• [Do this]: In the listing below, find the line with "stands on it.", then repeat exactly every line from the top through that one.

━━━ Collected data ━━━

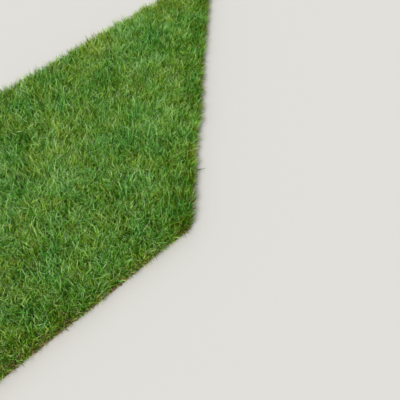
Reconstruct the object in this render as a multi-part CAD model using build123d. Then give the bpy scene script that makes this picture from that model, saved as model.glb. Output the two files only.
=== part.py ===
"""One strip of lawn turf as laid: a thin slab of soil bound by roots, and the grass that stands on it.

The frame: +X runs along the strip towards its mitred end, +Y from the short side to the long side
and +Z up. The origin is on the flat underside, at the centre of the strip's full rectangle.
"""

import os
from math import radians, sin, tan

from build123d import *

# The strip, in mm and degrees
STRIP_LENGTH = 1640  # along the long side, as sold
STRIP_WIDTH = 610
MITRE_ANGLE = 45  # between the long side and the cut at the end

# The soil mat
MAT_THICKNESS = 18
MAT_CORNER_RADIUS = 8  # where the corners of the cut soil have crumbled
MAT_ARRIS = 3  # worn off the edge round the underside
CUT_WAVE_LENGTH = 330
CUT_WAVE_SLOPE = 1.5  # how far the knife turned off a straight cut

# The grass
GRASS_HEIGHT = 37  # above the soil, at the crest of a swell
GRASS_OVERHANG = 12  # how far the blades spill over the cut soil
FRINGE_SETBACK = 4  # how far in from the cut the blades start to spill over
FRINGE_DROP = 9  # height of the hollow under the spilling blades
SHOULDER_RADIUS = 20  # where the blades bend down over the edge
LOCK_SPACING = 230  # the blades spill over in locks, with dips between them
LOCK_SLOPE = 6  # how sharply a lock swells out of the edge
SWELL_LENGTH = 340  # the top keeps gentle swells across the strip from lying rolled up
SWELL_SLOPE = 2.2

UNEVENNESS = 0.3  # how much one wave of an edge differs in length from the next


def mitre_x(y, grow):
    """X of the mitred cut at a given y, with the cut moved outwards by grow."""
    angle = radians(MITRE_ANGLE)
    return STRIP_LENGTH / 2 - (STRIP_WIDTH / 2 - y) / tan(angle) + grow / sin(angle)


def corners(grow):
    """The strip's four corners, anticlockwise from above, with every side moved outwards by grow."""
    square_end = -STRIP_LENGTH / 2 - grow
    short_side = -STRIP_WIDTH / 2 - grow
    long_side = STRIP_WIDTH / 2 + grow
    return [
        Vector(square_end, short_side),
        Vector(mitre_x(short_side, grow), short_side),
        Vector(mitre_x(long_side, grow), long_side),
        Vector(square_end, long_side),
    ]


def waves(start, end, spacing, slope):
    """Arcs that run smoothly into each other along a straight line, to one side of it and the other."""
    run = end - start
    pairs = max(1, round(run.length / spacing))
    shares = [1 + UNEVENNESS * sin(2.4 * number) for number in range(2 * pairs)]
    stops = [start + run * (sum(shares[: number + 1]) / sum(shares)) for number in range(2 * pairs)]
    heading = run.normalized().rotate(Axis.Z, -slope)
    arcs = []
    for here, there in zip([start] + stops, stops):
        arcs.append(TangentArc(here, there, tangent=heading))
        heading = arcs[-1] % 1
    return arcs


def outline(grow, spacing, slope, corner_radius):
    """The strip seen from above, with waves along each side and rounded corners."""
    ring = corners(grow)
    sides = [waves(a, b, spacing, slope) for a, b in zip(ring, ring[1:] + ring[:1])]
    face = make_face(Wire([arc for side in sides for arc in side]))
    at_corner = [v for v in face.vertices() if min((Vector(v) - c).length for c in ring) < 0.01]
    return fillet(at_corner, corner_radius)


def soil_mat():
    """The slab of root-bound soil, cut square at one end and mitred at the other."""
    slab = extrude(outline(0, CUT_WAVE_LENGTH, CUT_WAVE_SLOPE, MAT_CORNER_RADIUS), MAT_THICKNESS)
    underside = slab.faces().sort_by(Axis.Z)[0]
    return chamfer(underside.edges(), MAT_ARRIS)


def swells():
    """A slab wider than the strip, whose top rises and falls along it, with its crests at GRASS_HEIGHT."""
    reach = STRIP_LENGTH / 2 + 4 * GRASS_OVERHANG
    depth = STRIP_WIDTH + 8 * GRASS_OVERHANG
    longest_arc = SWELL_LENGTH / 2 * (1 + UNEVENNESS)
    middle = GRASS_HEIGHT - longest_arc / 2 * tan(radians(SWELL_SLOPE / 2))
    arcs = waves(Vector(-reach, middle), Vector(reach, middle), SWELL_LENGTH, SWELL_SLOPE)
    foot = Polyline((reach, middle), (reach, 0), (-reach, 0), (-reach, middle))
    profile = make_face(Wire([*arcs, *foot.edges()]))
    return Pos(0, depth / 2, MAT_THICKNESS) * extrude(Rot(90, 0, 0) * profile, depth)


def grass_sward():
    """The standing grass as one soft body: swells on top, round shoulders and an undercut fringe."""
    shoulder_radius = min(SHOULDER_RADIUS, 0.9 * (GRASS_HEIGHT - FRINGE_DROP))
    base = outline(GRASS_OVERHANG, LOCK_SPACING, LOCK_SLOPE, shoulder_radius + 1)
    block = Pos(0, 0, MAT_THICKNESS) * extrude(base, GRASS_HEIGHT)
    block = fillet(block.faces().sort_by(Axis.Z)[-1].edges(), shoulder_radius)
    foot = block.faces().sort_by(Axis.Z)[0]
    block = chamfer(foot.edges(), GRASS_OVERHANG + FRINGE_SETBACK, FRINGE_DROP, reference=foot)
    return block & swells()


os.makedirs("parts", exist_ok=True)
export_step(soil_mat(), "parts/soil_mat.step")
export_step(grass_sward(), "parts/grass_sward.step")
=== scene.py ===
"""A strip of lawn turf lying flat: blades, thatch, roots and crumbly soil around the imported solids.

Lengths are in metres, in the part's own frame: +X runs along the strip towards its mitred end, +Y from the
short side to the long side and +Z up, with the origin on the underside.
"""

import math

import bmesh
import bpy
import numpy as np
from mathutils import Euler, Matrix, Vector, geometry, noise


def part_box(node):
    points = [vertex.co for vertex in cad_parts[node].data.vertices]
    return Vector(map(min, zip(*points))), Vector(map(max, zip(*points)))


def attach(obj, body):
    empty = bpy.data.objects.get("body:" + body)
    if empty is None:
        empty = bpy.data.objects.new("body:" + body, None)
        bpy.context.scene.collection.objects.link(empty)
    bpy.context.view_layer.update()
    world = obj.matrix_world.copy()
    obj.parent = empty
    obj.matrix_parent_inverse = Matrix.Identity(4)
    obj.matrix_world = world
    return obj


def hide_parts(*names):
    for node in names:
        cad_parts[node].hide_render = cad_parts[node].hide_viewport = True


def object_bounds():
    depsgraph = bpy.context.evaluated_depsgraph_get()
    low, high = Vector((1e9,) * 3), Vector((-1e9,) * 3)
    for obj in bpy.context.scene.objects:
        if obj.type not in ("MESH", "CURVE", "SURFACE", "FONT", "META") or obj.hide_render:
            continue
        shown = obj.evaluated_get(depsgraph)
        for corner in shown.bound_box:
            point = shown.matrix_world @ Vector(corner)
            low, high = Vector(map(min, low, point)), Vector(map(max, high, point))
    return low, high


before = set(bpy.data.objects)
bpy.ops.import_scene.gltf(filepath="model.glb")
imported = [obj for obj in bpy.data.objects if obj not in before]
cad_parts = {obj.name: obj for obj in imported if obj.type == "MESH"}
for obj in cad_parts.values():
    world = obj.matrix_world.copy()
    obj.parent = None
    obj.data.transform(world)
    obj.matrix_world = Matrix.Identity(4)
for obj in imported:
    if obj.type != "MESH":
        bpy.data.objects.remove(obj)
cad_low, cad_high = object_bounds()
scene = bpy.context.scene
rng = np.random.default_rng(7)

MM = 0.001
SOIL_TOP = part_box("soil_mat")[1].z
GRASS_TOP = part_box("grass_sward")[1].z

# Random numbers and places

BUMP_RANGE = (0.7, 1.6)  # sizes of a soft noise's bumps, as shares of its size
GRID_JITTER = 0.4  # how far spaced spots stray, as a share of their step


def soft_noise(places, size, waves=24):
    """A smooth random field of about unit spread, with bumps about size across."""
    ways = rng.normal(size=(places.shape[1], waves))
    ways /= np.linalg.norm(ways, axis=0)
    pace = math.pi / (size * rng.uniform(*BUMP_RANGE, waves))
    phase = rng.uniform(0, 2 * math.pi, waves)
    return np.sin(places @ ways * pace + phase).sum(1) * math.sqrt(2 / waves)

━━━

• [Task solution]:
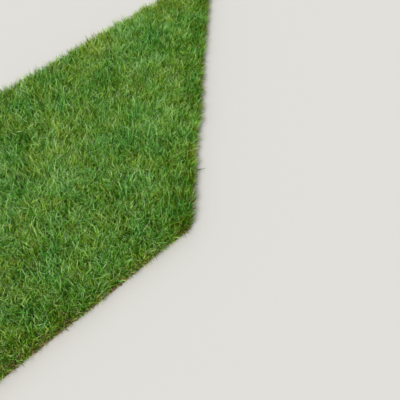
Reconstruct the object in this render as a multi-part CAD model using build123d. Then give the bpy scene script that makes this picture from that model, saved as model.glb. Output the two files only.
=== part.py ===
"""One strip of lawn turf as laid: a thin slab of soil bound by roots, and the grass that stands on it.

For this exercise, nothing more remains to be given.